Wade tends to play well in Milwaukee.


----------



## Ben (Nov 7, 2006)

I don't think we'll see a repeat of last time we played these. Marion and Beasley have both stepped up recently, and they were nowhere when we played them last.


----------



## Wade County (Jun 22, 2003)

Marion needs to keep up his production. 15 and 9 on 50% shooting through the last 5. Needs to shutdown RJ.

Im worried about Bogut - we need Magloire to bang him around and get him frustrated. Cant give Redd and Villaneuva those open looks we tend to give shooters. Beasley should have a good game, he struggled last time - and Chalmers needs to get out of his funk. 

Hopefully JJ will get a field goal :laugh: - Cookie also was quiet last night.


----------



## Vivaldi (Nov 12, 2006)

If we get off to a bad start like in the past couple of game, we could easily loose this one.


----------



## Wade2Bosh (Mar 31, 2004)

8-2 Bucks

Another slow start for the Heat


----------



## Wade County (Jun 22, 2003)

Another crap start.

0-4 and Chalmers with 2 turnovers in 3 minutes. Down 2-8.

Sigh.


----------



## Wade2Bosh (Mar 31, 2004)

Beasley checks in and scores.


----------



## Wade2Bosh (Mar 31, 2004)

Mario's struggles continue.


----------



## Wade2Bosh (Mar 31, 2004)

Lucky bounce on the bass by Wade and Marion got the dunk.


----------



## Wade2Bosh (Mar 31, 2004)

Quick hook for Mario once again tonight. DQ is in.


----------



## Flash is the Future (May 12, 2006)

Damn, Chalmers has been pathetic lately. And Wade is doing a bad job staying with Redd.


----------



## Wade2Bosh (Mar 31, 2004)

Flash is the Future said:


> Damn, Chalmers has been pathetic lately. *And Wade is doing a bad job staying with Redd.*


Yup.


----------



## Wade2Bosh (Mar 31, 2004)

DQ for 33333

Hopefully him hitting that 1st shot is a good sign


----------



## Wade2Bosh (Mar 31, 2004)

Damn, Mike needs to keep his ground and take that charge there. Instead he went for the block and got the foul.


----------



## Wade County (Jun 22, 2003)

Chalmers has really hit the wall. Like I said yesterday, expect to see more DQ/JJ - less Mario.

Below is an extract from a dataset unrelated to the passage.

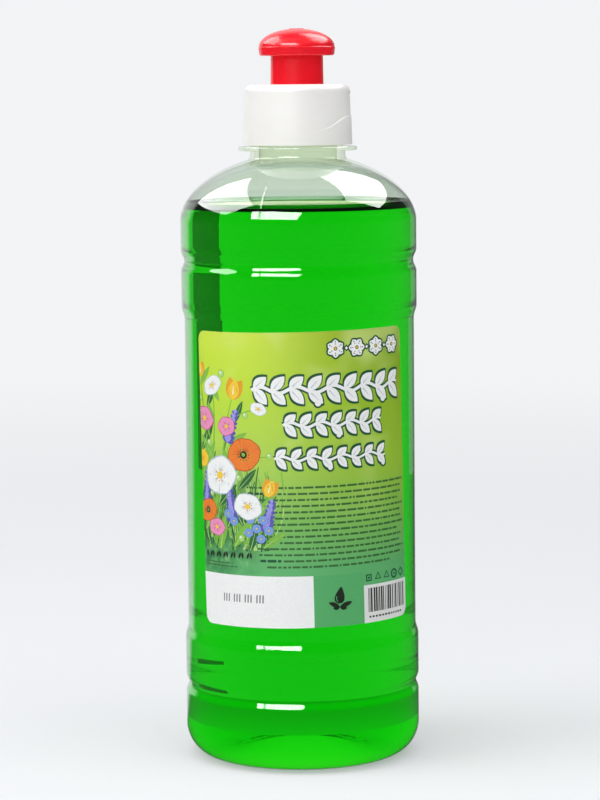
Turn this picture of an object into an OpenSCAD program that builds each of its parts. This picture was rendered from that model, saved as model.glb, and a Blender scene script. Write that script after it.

Hope Beasley stays out of foul trouble tonight. We need that offense. 

Matrix playin well early.


----------



## Wade County (Jun 22, 2003)

Slow start for Wade...0-5 tonight!


----------



## Wade2Bosh (Mar 31, 2004)

DQ for 333333

2 3's on 2 shots


----------



## Wade2Bosh (Mar 31, 2004)

DQ again from 3

Wow


----------



## Wade County (Jun 22, 2003)

DQ on fire


----------



## Wade2Bosh (Mar 31, 2004)

Beasley hits the J and the Heat take the lead


----------



## Wade County (Jun 22, 2003)

DQ 4-4 on threes! RED HOT!

He's "Cookin"


----------



## Flash is the Future (May 12, 2006)

Daequan Cook is heating up the kitchen!

/Eric Reid.


----------



## Wade2Bosh (Mar 31, 2004)

DQ for 33333 again!

His 4th already!

28-24 Miami after 1

What a turnaround from that awful start


----------



## Wade County (Jun 22, 2003)

How the hell did we come out of that quarter with a 4pt lead?


----------



## Wade2Bosh (Mar 31, 2004)

^ I have absolutely no idea. We were down 10 what seemed like seconds ago :laugh:

Wade's 0-5 but already has 5asts and 3rbs


----------



## Wade County (Jun 22, 2003)

Marion, Beasley and Cook doing the damage offensively.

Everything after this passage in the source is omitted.